Part 5 of the Regulations (regulation 63) amends the 2013 Regulations: regulation 3(1)(a) of the 2013 Regulations is revoked. As regulations 4(1) and 9(1) of, and Part 1 of the Schedule to, the Partnerships (Accounts) Regulations 2008 apply to qualifying partnerships, with modifications and adaptations, provisions of the 2006 Act and associated regulations relating to accounts and audit for companies, the effect of regulation 63 is to introduce for very small qualifying partnerships the exemption from certain financial reporting requirements that was introduced by the 2013 Regulations for very small companies.
Part 6 of the Regulations (regulation 66) makes a minor correction to the Large and Medium-sized Companies and Groups (Accounts and Reports) Regulations 2008.
Regulations 26, 46, 62, 64 and 67 require the Secretary of State to review the provisions amended or affected by these Regulations, and to publish a report within five years after these Regulations come into force and within every five years after that. Following a review it will fall to the Secretary of State to consider whether the provisions should remain as they are, or be revoked or be amended. A further instrument would be needed to revoke or amend the provisions.
A transposition note for the 2013 Regulations, as amended by this instrument, is available alongside the 2013 Regulations at www.legislation.gov.uk.

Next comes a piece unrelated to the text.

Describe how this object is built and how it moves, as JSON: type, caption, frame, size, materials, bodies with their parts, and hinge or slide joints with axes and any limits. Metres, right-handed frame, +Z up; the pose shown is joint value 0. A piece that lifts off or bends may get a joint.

A full regulatory impact assessment of the effect that this instrument will have on the costs of business and the voluntary sector is available from the Business Environment Directorate, Department for Business, Innovation and Skills, 1 Victoria Street, London SW1H OET or from www.gov.uk/bis, and is also available alongside this instrument at www.legislation.gov.uk.